(Records that describe objects)

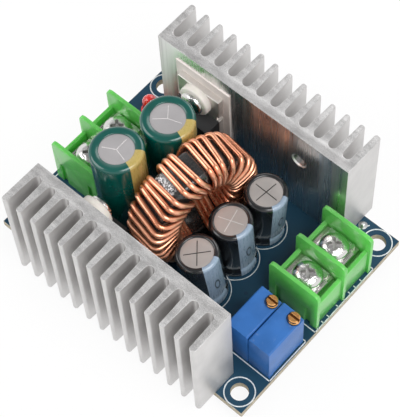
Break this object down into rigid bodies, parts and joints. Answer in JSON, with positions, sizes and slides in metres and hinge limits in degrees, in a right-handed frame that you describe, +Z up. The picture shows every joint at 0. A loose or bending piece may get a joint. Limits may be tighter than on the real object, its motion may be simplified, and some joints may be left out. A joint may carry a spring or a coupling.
{
  "type": "buck converter module",
  "caption": "Adjustable step-down power converter on a circuit board between finned heatsinks, with screw terminals at each end.",
  "frame": {"origin": "centre of the footprint, at the height of the cut solder tails that the module stands on", "axes": "+X from the input terminals to the output terminals, +Y from the front heatsink to the rear one, +Z up"},
  "size_m": [0.06, 0.0524, 0.0292],
  "materials": {
    "adjuster_brass": "polished",
    "black_epoxy": "matte",
    "black_film": "gloss",
    "blue_case": "satin",
    "bright_nickel": "polished",
    "can_aluminium": "satin",
    "chip_ceramic": "satin",
    "coated_core": "satin",
    "enamelled_copper": "gloss",
    "extruded_aluminium": "satin",
    "green_moulding": "satin",
    "red_lens": "gloss",
    "resistor_black": "satin",
    "silicone_pad": "matte",
    "solder_mask": "satin",
    "solder_tin": "satin",
    "teal_film": "gloss",
    "tinned_brass": "satin",
    "tinned_frame": "satin",
    "white_bushing": "satin"
  },
  "bodies": {
    "module": {"amplifier_body": "black_epoxy", "amplifier_leads": "solder_tin", "chip_components": "chip_ceramic", "circuit_board": "solder_mask", "controller_body": "black_epoxy", "controller_frame": "tinned_frame", "heatsink_front": "extruded_aluminium", "heatsink_pins": "solder_tin", "heatsink_rear": "extruded_aluminium", "inductor_core": "coated_core", "inductor_winding": "enamelled_copper", "inductor_wire_ends": "enamelled_copper", "inner_trimmer_body": "blue_case", "inner_trimmer_pins": "solder_tin", "input_terminal_contacts": "tinned_brass", "input_terminal_housing": "green_moulding", "insulating_pads": "silicone_pad", "lamp_leads": "solder_tin", "lamp_lens": "red_lens", "outer_trimmer_body": "blue_case", "outer_trimmer_pins": "solder_tin", "output_terminal_contacts": "tinned_brass", "output_terminal_housing": "green_moulding", "rectifier_body": "black_epoxy", "rectifier_frame": "tinned_frame", "regulator_body": "black_epoxy", "regulator_feet": "solder_tin", "short_capacitor_a_can": "can_aluminium", "short_capacitor_a_leads": "solder_tin", "short_capacitor_a_sleeve": "black_film", "short_capacitor_b_can": "can_aluminium", "short_capacitor_b_leads": "solder_tin", "short_capacitor_b_sleeve": "black_film", "short_capacitor_c_can": "can_aluminium", "short_capacitor_c_leads": "solder_tin", "short_capacitor_c_sleeve": "black_film", "shunt_resistors": "resistor_black", "tab_bushings": "white_bushing", "tab_screws": "bright_nickel", "tall_capacitor_a_can": "can_aluminium", "tall_capacitor_a_leads": "solder_tin", "tall_capacitor_a_sleeve": "teal_film", "tall_capacitor_b_can": "can_aluminium", "tall_capacitor_b_leads": "solder_tin", "tall_capacitor_b_sleeve": "teal_film"},
    "input_washer_a": {"input_clamp_washer_a": "bright_nickel"},
    "input_screw_a": {"input_terminal_screw_a": "bright_nickel"},
    "input_washer_b": {"input_clamp_washer_b": "bright_nickel"},
    "input_screw_b": {"input_terminal_screw_b": "bright_nickel"},
    "output_washer_a": {"output_clamp_washer_a": "bright_nickel"},
    "output_screw_a": {"output_terminal_screw_a": "bright_nickel"},
    "output_washer_b": {"output_clamp_washer_b": "bright_nickel"},
    "output_screw_b": {"output_terminal_screw_b": "bright_nickel"},
    "outer_adjuster": {"outer_trimmer_screw": "adjuster_brass"},
    "inner_adjuster": {"inner_trimmer_screw": "adjuster_brass"}
  },
  "joints": [
    {"name": "input_lift_a", "type": "slide", "parent": "module", "child": "input_washer_a", "axis": [0, 0, 1], "range_m": [0, 0.0025]},
    {"name": "input_turn_a", "type": "hinge", "parent": "input_washer_a", "child": "input_screw_a", "pos_m": [-0.02315, 0.00378, 0.0114], "axis": [0, 0, 1], "range_deg": [0, 1800]},
    {"name": "input_lift_b", "type": "slide", "parent": "module", "child": "input_washer_b", "axis": [0, 0, 1], "range_m": [0, 0.0025]},
    {"name": "input_turn_b", "type": "hinge", "parent": "input_washer_b", "child": "input_screw_b", "pos_m": [-0.02315, -0.00373, 0.0114], "axis": [0, 0, 1], "range_deg": [0, 1800]},
    {"name": "output_lift_a", "type": "slide", "parent": "module", "child": "output_washer_a", "axis": [0, 0, 1], "range_m": [0, 0.0025]},
    {"name": "output_turn_a", "type": "hinge", "parent": "output_washer_a", "child": "output_screw_a", "pos_m": [0.02395, 0.00358, 0.0114], "axis": [0, 0, 1], "range_deg": [0, 1800]},
    {"name": "output_lift_b", "type": "slide", "parent": "module", "child": "output_washer_b", "axis": [0, 0, 1], "range_m": [0, 0.0025]},
    {"name": "output_turn_b", "type": "hinge", "parent": "output_washer_b", "child": "output_screw_b", "pos_m": [0.02395, 0.01107, 0.0114], "axis": [0, 0, 1], "range_deg": [0, 1800]},
    {"name": "outer_trim", "type": "hinge", "parent": "module", "child": "outer_adjuster", "pos_m": [0.02813, -0.00526, 0.0134], "axis": [0, 0, 1], "continuous": true},
    {"name": "inner_trim", "type": "hinge", "parent": "module", "child": "inner_adjuster", "pos_m": [0.02307, -0.00526, 0.0134], "axis": [0, 0, 1], "continuous": true}
  ],
  "couplings": [
    {"joint": "input_turn_a", "follows": "input_lift_a", "rad_per_m": 12565},
    {"joint": "input_turn_b", "follows": "input_lift_b", "rad_per_m": 12565},
    {"joint": "output_turn_a", "follows": "output_lift_a", "rad_per_m": 12565},
    {"joint": "output_turn_b", "follows": "output_lift_b", "rad_per_m": 12565}
  ]
}
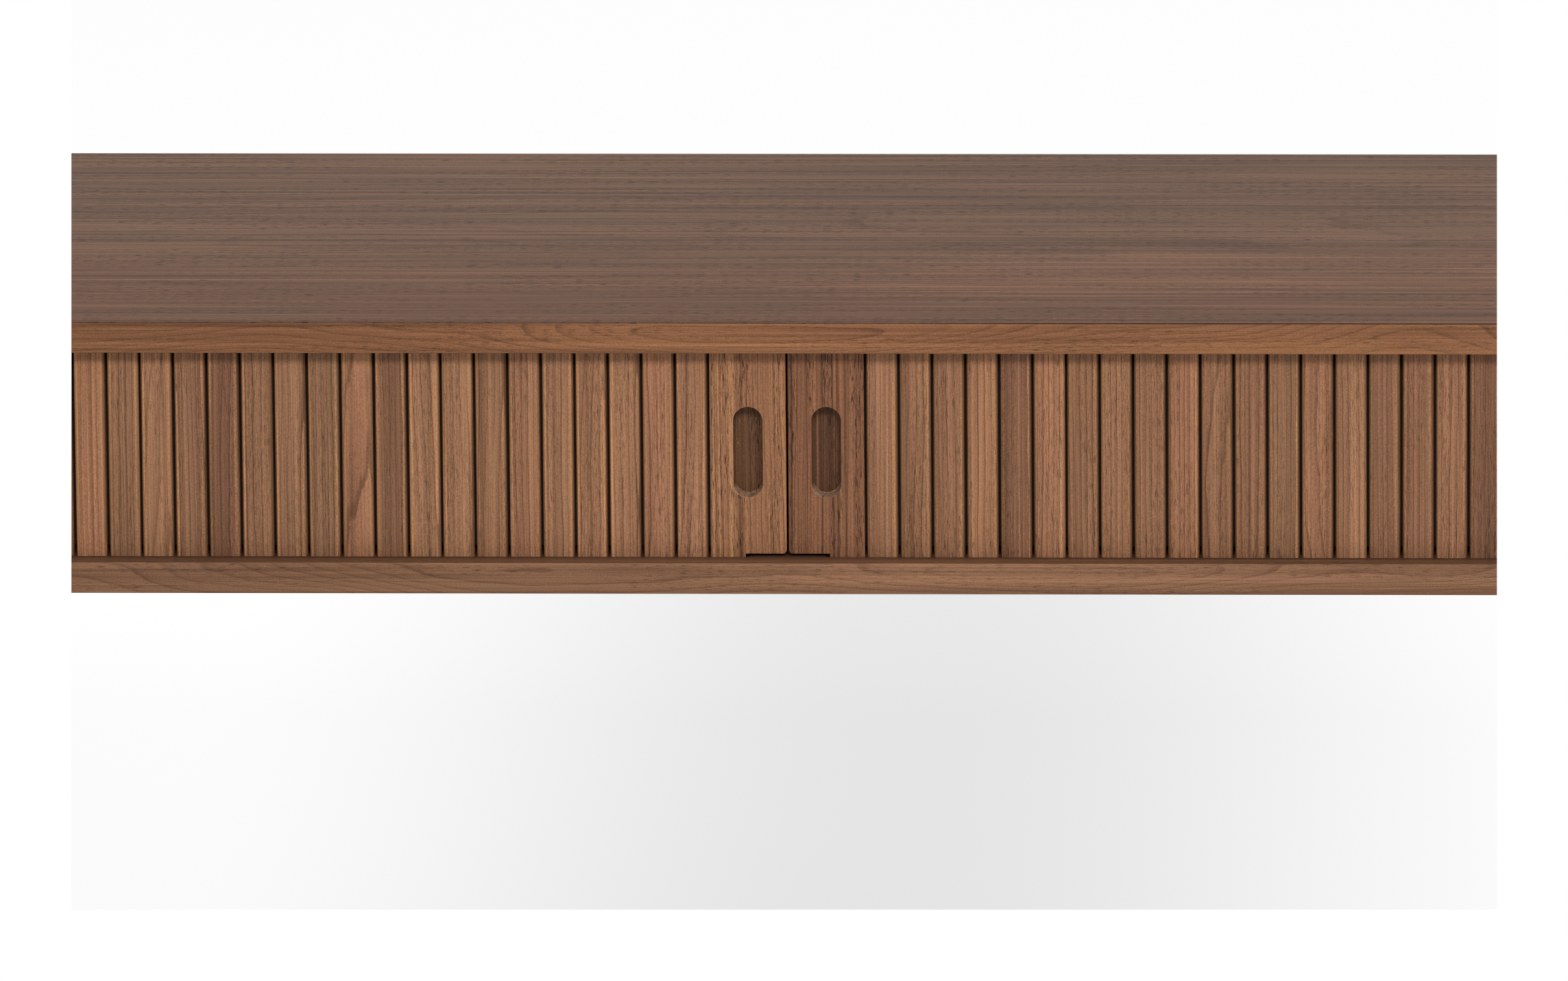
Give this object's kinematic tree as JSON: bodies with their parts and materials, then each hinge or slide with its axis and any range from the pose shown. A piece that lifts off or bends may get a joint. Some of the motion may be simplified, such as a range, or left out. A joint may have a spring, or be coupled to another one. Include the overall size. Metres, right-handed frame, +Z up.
{
  "type": "tambour desk",
  "caption": "Writing desk on four tapered legs, with a low box closed by two tambour doors of upright slats that slide apart from wide stiles with stadium finger pulls.",
  "frame": {"origin": "on the floor, under the middle of the desk", "axes": "X runs across the desk from left to right, the front faces -Y, Z is up"},
  "size_m": [1.4, 0.5, 0.76],
  "materials": {
    "veneer": "satin",
    "lipping": "satin",
    "board_core": "satin",
    "carcass": "satin",
    "inner_panel": "satin",
    "dowel": "raw",
    "slat": "satin",
    "stile": "satin",
    "strip": "satin",
    "leg": "satin",
    "canvas": "coarse cotton",
    "bolt": "zinc plated",
    "insert": "plain",
    "glide": "matte"
  },
  "bodies": {
    "frame": {"top_veneer": "veneer", "top_front_lipping": "lipping", "top_back_lipping": "lipping", "top_left_lipping": "lipping", "top_right_lipping": "lipping", "top_core": "board_core", "bottom_front_lipping": "lipping", "bottom_back_lipping": "lipping", "bottom_left_lipping": "lipping", "bottom_right_lipping": "lipping", "bottom_core": "board_core", "left_side_panel": "carcass", "right_side_panel": "carcass", "left_front_post": "carcass", "right_front_post": "carcass", "left_liner": "inner_panel", "right_liner": "inner_panel", "left_divider": "inner_panel", "right_divider": "inner_panel", "false_back": "inner_panel", "back_panel": "carcass", "side_dowels": "dowel", "left_slats": "slat", "right_slats": "slat", "left_corner_slats": "slat", "right_corner_slats": "slat", "left_canvas": "canvas", "right_canvas": "canvas", "left_corner_canvas": "canvas", "right_corner_canvas": "canvas", "front_left_leg": "leg", "front_right_leg": "leg", "back_left_leg": "leg", "back_right_leg": "leg", "left_leg_rail": "leg", "right_leg_rail": "leg", "rail_bolts": "bolt", "rail_inserts": "insert", "leg_glides": "glide"},
    "left_door": {"left_lead_stile": "stile", "left_canvas_strip": "strip"},
    "right_door": {"right_lead_stile": "stile", "right_canvas_strip": "strip"}
  },
  "joints": [
    {"name": "left_door_slide", "type": "slide", "parent": "frame", "child": "left_door", "axis": [-1, 0, 0], "range_m": [0, 0.55], "deforming": ["left_slats", "left_canvas"]},
    {"name": "right_door_slide", "type": "slide", "parent": "frame", "child": "right_door", "axis": [1, 0, 0], "range_m": [0, 0.55], "deforming": ["right_slats", "right_canvas"]}
  ]
}
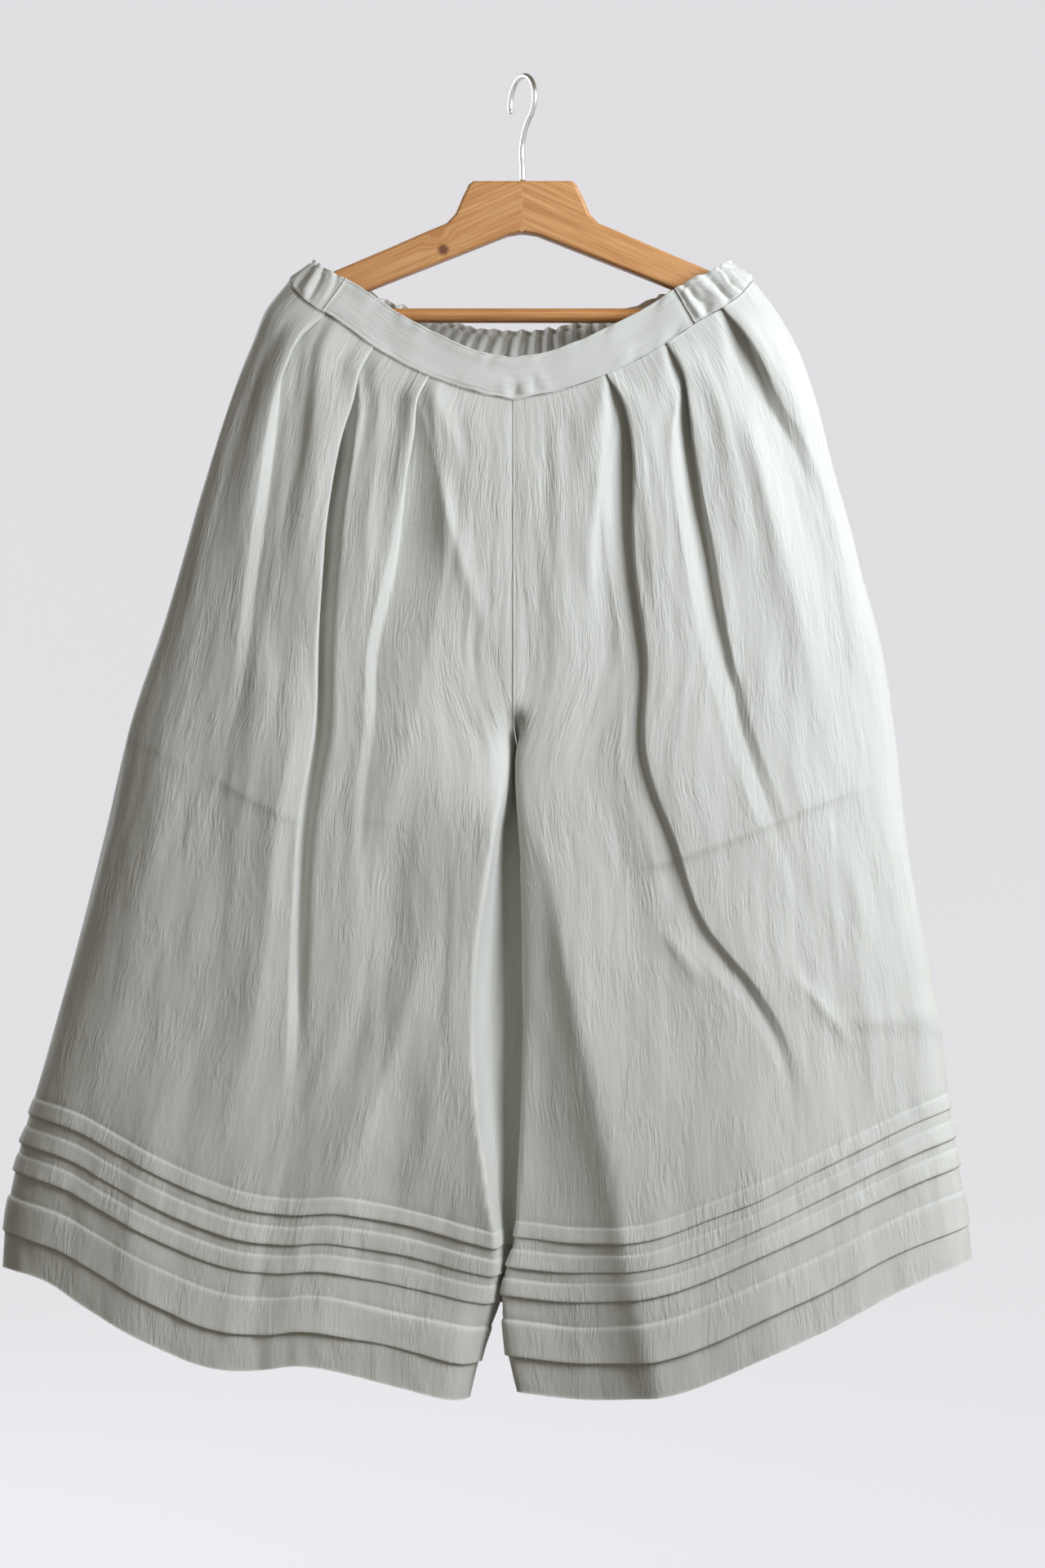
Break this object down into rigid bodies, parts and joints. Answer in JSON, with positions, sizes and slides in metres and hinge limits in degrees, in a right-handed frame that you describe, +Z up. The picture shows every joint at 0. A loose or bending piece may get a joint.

## Exercise description
Pull out all lines containing "each".

## Final answer
  "caption": "Adjustable step-down power converter on a circuit board between finned heatsinks, with screw terminals at each end.",
Give this object's kinematic tree as JSON: bodies with their parts and materials, then each hinge or slide with its axis and any range from the pose shown. A piece that lifts off or bends may get a joint. Some of the motion may be simplified, such as a range, or left out. A joint may have a spring, or be coupled to another one. Include the overall size. Metres, right-handed frame, +Z up.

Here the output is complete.